_AVAILABLE DATA_
---+---

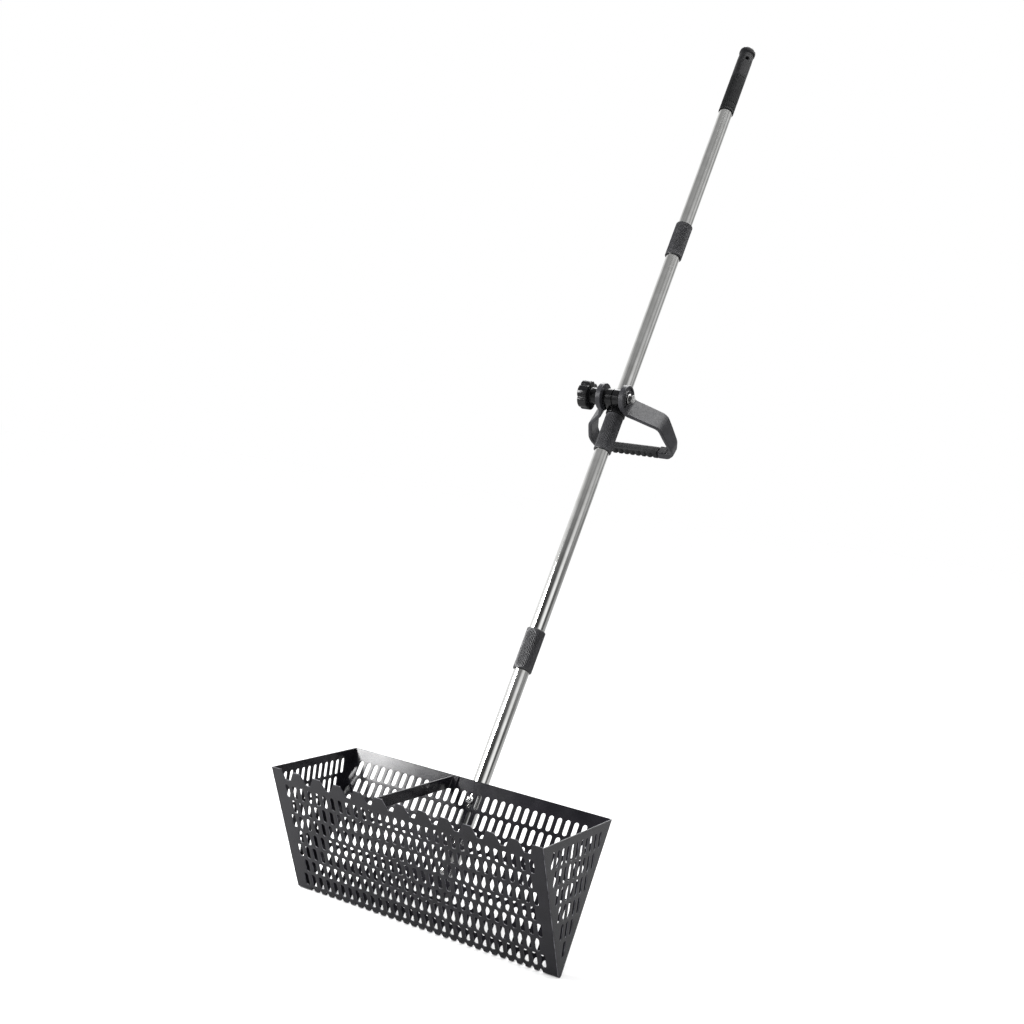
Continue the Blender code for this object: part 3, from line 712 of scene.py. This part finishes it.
def build_plug():
    low, high = span("bottom_tube_plug")
    shoulder = span("bottom_tube")[0] - GAP
    inside = TUBE_R - TUBE_WALL - GAP
    profile = [
        (0, high), (inside, high, 0.0008), (inside, shoulder, 0.0002), (TUBE_R, shoulder, 0.0004),
        (TUBE_R, low, 0.0026), (0.006, low, 0.0006), (0.005, low + 0.0007, 0.0004), (0, low + 0.0009),
    ]
    show("bottom_tube_plug", turned(profile), POLE)


def build_tube_bolt(name):
    """Button-head bolt from inside the basket, with its washer and nut behind the tube."""
    head, end = sorted(span(f"{name}_tube_bolt", axis=1))
    centre = sum(span(f"{name}_tube_washer")) / 2
    under = -(TUBE_R + GAP + SHEET + GAP)
    low, high = span(f"{name}_tube_bolt")
    head_r = (high - low) / 2
    tall = under - head
    profile = [(0, tall)]
    profile += [(head_r * math.sin(a), tall * math.cos(a) ** 0.8) for a in DOME_ANGLES]
    profile += [(head_r, 0.0001), (head_r - 0.0002, 0), (TUBE_BOLT_R, 0)]
    length = end - under
    profile += threaded(TUBE_BOLT_R, -length + 0.0005, -length + TUBE_BOLT_THREAD)
    profile += [(TUBE_BOLT_R - 0.0005, -length), (0, -length)]
    mesh = turned(profile, BOLT_ROUND)
    socket = plate([hexagon(TUBE_BOLT_SOCKET)], 0.004, CUT_CORNER)
    mesh = combine(mesh, placed(socket, at(z=tall)))
    at_bolt = POLE @ at(z=centre)
    show(f"{name}_tube_bolt", mesh, at_bolt @ at(y=under) @ FORWARD)
    for piece in ("washer", "nut"):
        near, far = span(f"{name}_tube_{piece}", axis=1)
        low, high = span(f"{name}_tube_{piece}", axis=0)
        if piece == "washer":
            made = washer(TUBE_BOLT_HOLE_R, (high - low) / 2, far - near)
        else:
            made = hex_nut(TUBE_NUT_FLATS, far - near, TUBE_NUT_BORE)
        show(f"{name}_tube_{piece}", made, at_bolt @ at(y=(near + far) / 2) @ FORWARD)


# ---- the D-handle ----
BRACKET_R = 0.0148
LUG_R = 0.0130
LUG_STEPS = 24
SLIT = 0.0008                     # half its width
SLIT_FROM = 0.7                   # of the bush's radius
PIVOT_FORWARD = 0.020
HUB_R = 0.0205
HUB_IN = BRACKET_R + GAP
HUB_OUT = 0.0231
STRAP = 0.0055
BAR_NEAR = 0.0975
BAR_FAR = 0.1065
BAR_HALF_WIDTH = 0.0052
PIVOT_R = 0.0040
PIVOT_FLATS = 0.0130


def build_bush():
    low, high = span("handle_bush")
    show("handle_bush", turned(sleeve(TUBE_R + GAP, BUSH_R, low, high, TUBE_EDGE)), POLE)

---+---

_WHAT TO PRODUCE_
Go through the listing above and restate it word for word.

_WRITTEN REPLY_
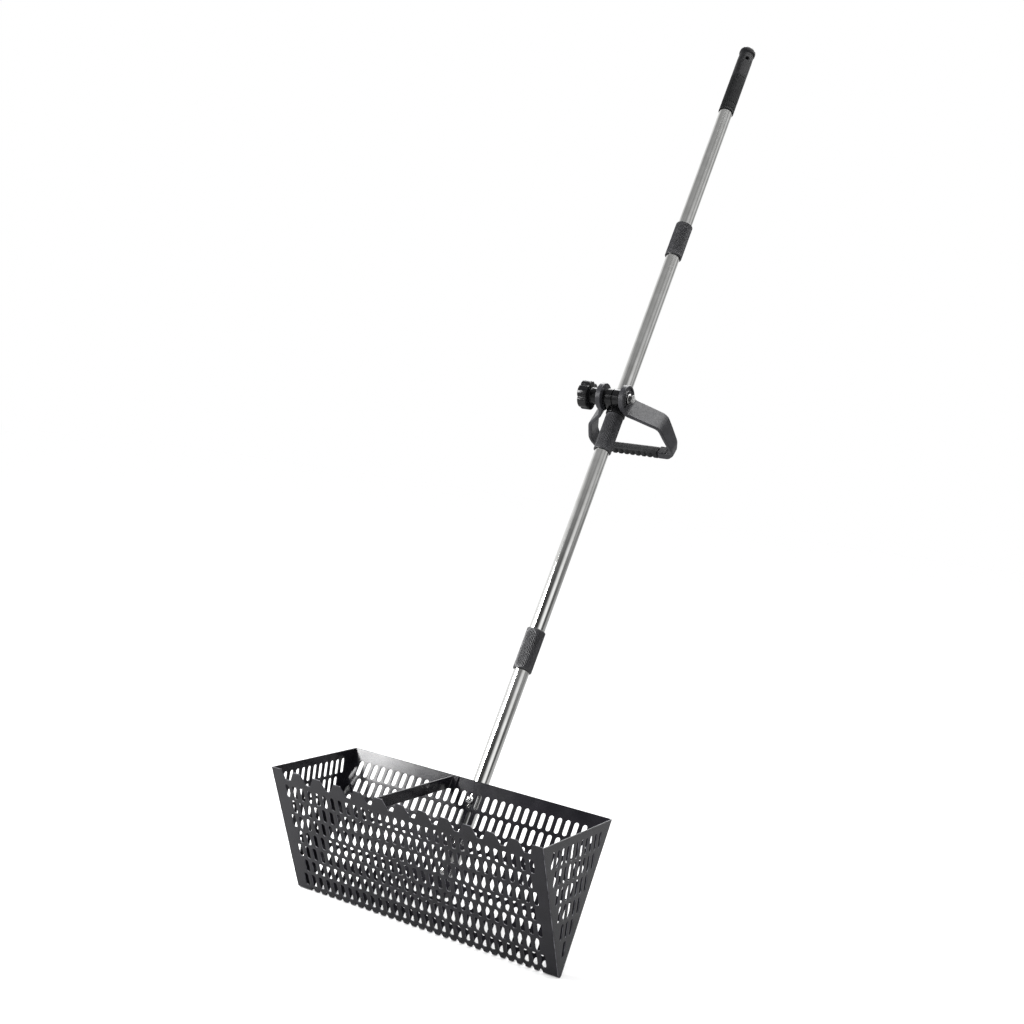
Continue the Blender code for this object: part 3, from line 712 of scene.py. This part finishes it.
def build_plug():
    low, high = span("bottom_tube_plug")
    shoulder = span("bottom_tube")[0] - GAP
    inside = TUBE_R - TUBE_WALL - GAP
    profile = [
        (0, high), (inside, high, 0.0008), (inside, shoulder, 0.0002), (TUBE_R, shoulder, 0.0004),
        (TUBE_R, low, 0.0026), (0.006, low, 0.0006), (0.005, low + 0.0007, 0.0004), (0, low + 0.0009),
    ]
    show("bottom_tube_plug", turned(profile), POLE)


def build_tube_bolt(name):
    """Button-head bolt from inside the basket, with its washer and nut behind the tube."""
    head, end = sorted(span(f"{name}_tube_bolt", axis=1))
    centre = sum(span(f"{name}_tube_washer")) / 2
    under = -(TUBE_R + GAP + SHEET + GAP)
    low, high = span(f"{name}_tube_bolt")
    head_r = (high - low) / 2
    tall = under - head
    profile = [(0, tall)]
    profile += [(head_r * math.sin(a), tall * math.cos(a) ** 0.8) for a in DOME_ANGLES]
    profile += [(head_r, 0.0001), (head_r - 0.0002, 0), (TUBE_BOLT_R, 0)]
    length = end - under
    profile += threaded(TUBE_BOLT_R, -length + 0.0005, -length + TUBE_BOLT_THREAD)
    profile += [(TUBE_BOLT_R - 0.0005, -length), (0, -length)]
    mesh = turned(profile, BOLT_ROUND)
    socket = plate([hexagon(TUBE_BOLT_SOCKET)], 0.004, CUT_CORNER)
    mesh = combine(mesh, placed(socket, at(z=tall)))
    at_bolt = POLE @ at(z=centre)
    show(f"{name}_tube_bolt", mesh, at_bolt @ at(y=under) @ FORWARD)
    for piece in ("washer", "nut"):
        near, far = span(f"{name}_tube_{piece}", axis=1)
        low, high = span(f"{name}_tube_{piece}", axis=0)
        if piece == "washer":
            made = washer(TUBE_BOLT_HOLE_R, (high - low) / 2, far - near)
        else:
            made = hex_nut(TUBE_NUT_FLATS, far - near, TUBE_NUT_BORE)
        show(f"{name}_tube_{piece}", made, at_bolt @ at(y=(near + far) / 2) @ FORWARD)


# ---- the D-handle ----
BRACKET_R = 0.0148
LUG_R = 0.0130
LUG_STEPS = 24
SLIT = 0.0008                     # half its width
SLIT_FROM = 0.7                   # of the bush's radius
PIVOT_FORWARD = 0.020
HUB_R = 0.0205
HUB_IN = BRACKET_R + GAP
HUB_OUT = 0.0231
STRAP = 0.0055
BAR_NEAR = 0.0975
BAR_FAR = 0.1065
BAR_HALF_WIDTH = 0.0052
PIVOT_R = 0.0040
PIVOT_FLATS = 0.0130


def build_bush():
    low, high = span("handle_bush")
    show("handle_bush", turned(sleeve(TUBE_R + GAP, BUSH_R, low, high, TUBE_EDGE)), POLE)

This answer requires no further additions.